Saturday, January 3, 2009

Counterfeit Drug Definition Absent from Agenda of WHO Executive Board Meeting


Currently the World Health Organization definition of a counterfeit medication definition reads as:

"A counterfeit medicine is one which is deliberately and fraudulently mislabeled with respect to identity and/or source. Counterfeiting can apply to both branded and generic products and counterfeit products may include products with the correct ingredients or with the wrong ingredients, without active ingredients, with insufficient (inadequate quantities of) active ingredient(s) or with fake packaging."

Once again, bowing to pressure from some member countries, the WHO's Executive Board has left the important issue of counterfeit medication definition off the agenda for its meeting in January 2010 because of controversy surrounding the definition of counterfeit medication.
The WHO contends that a strong, consistent definition of counterfeit is necessary in order to develop global strategies to combat the problem and has been engaged for some time in developing a standard definition that all member countries can agree on.

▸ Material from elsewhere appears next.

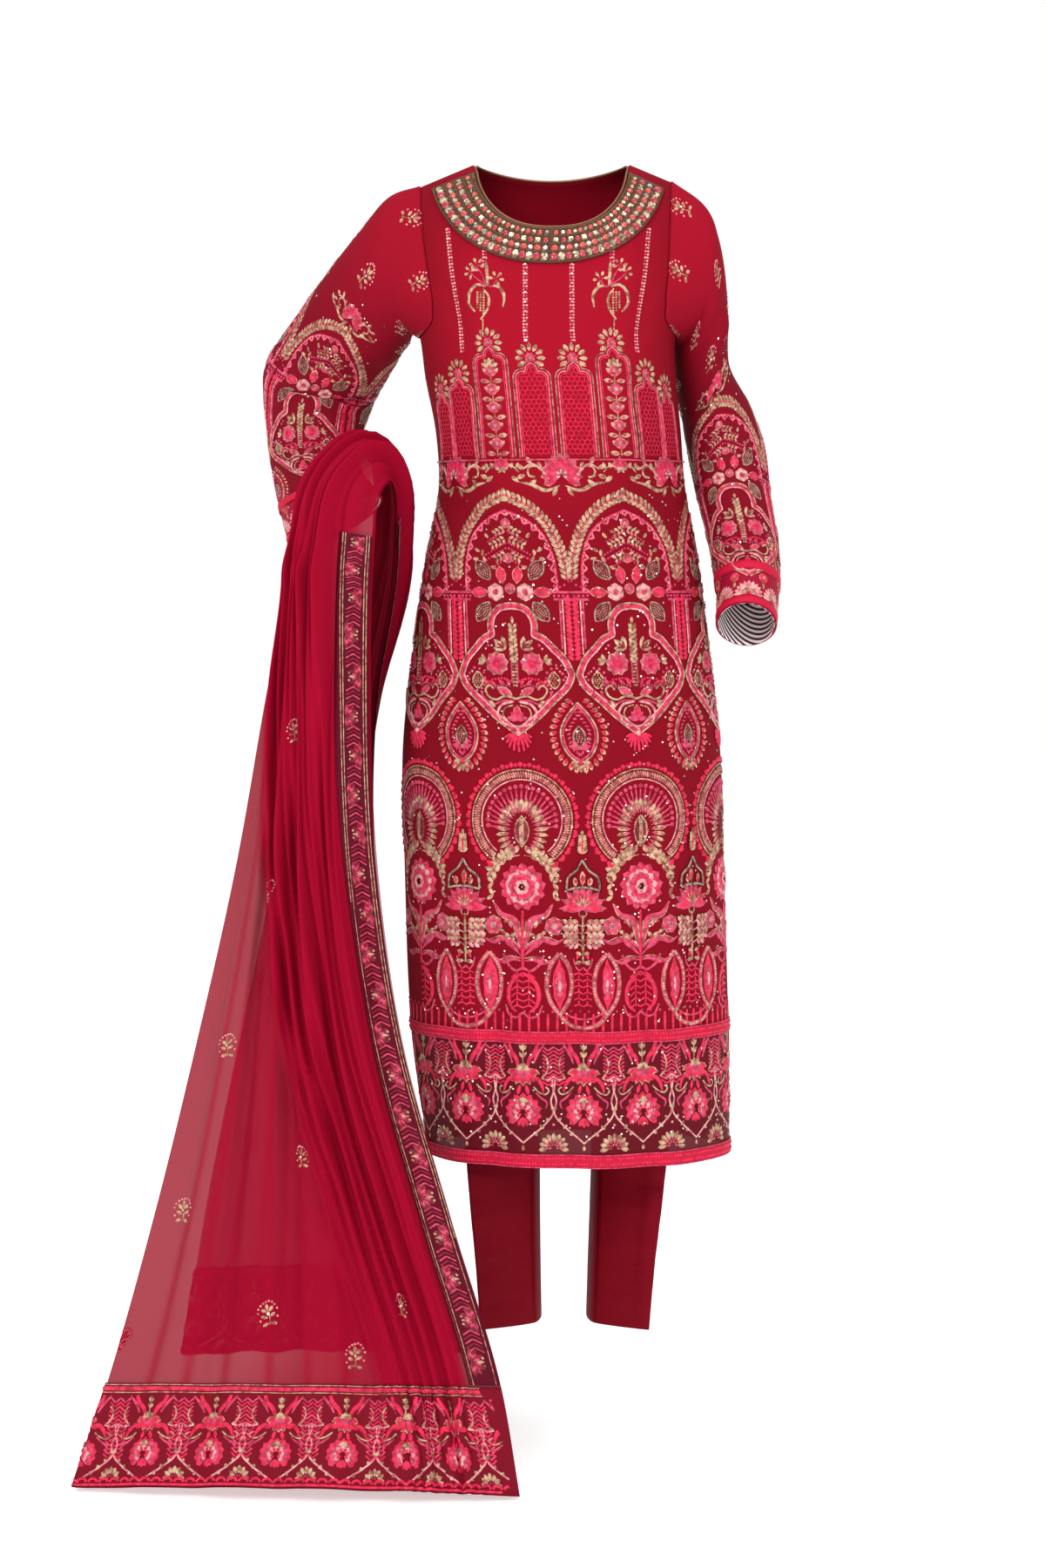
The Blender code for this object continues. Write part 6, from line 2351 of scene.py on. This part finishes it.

At the heart of the definition’s continued delay is the objection from countries like India and Brazil over the use of the term "counterfeit" and the contention that it will cause some legitimate generics manufactured in these countries to come under the WHO definition. Essentially these countries believe that drug manufacturers that own international intellectual property rights for medications will use the WHO definition as a legal tool against drug manufacturers in their countries which produce generic medications that may infringe on the intellectual property of companies globally.

These countries are delaying the issue within the Executive Board and continue to ask for a revised definition which would be more specific to falsified or substandard medicines.


The WHO is now hoping that this issue will be discussed at the 2010 World Health Assembly in May.


Although a definition seems trivial and simple to some, this is an important step forward in combating an important healthcare issue that impacts everyone globally. Without this definition, it is difficult for regulatory and law enforcement agencies to collaboratively and comprehensively work together on attacking counterfeit medications at their source. Basic agreement on what is or is not a counterfeit allows unscrupulous organizations and individuals the ability to usurp legal loopholes and to operate, hide and spread their dangerous wares throughout the globe.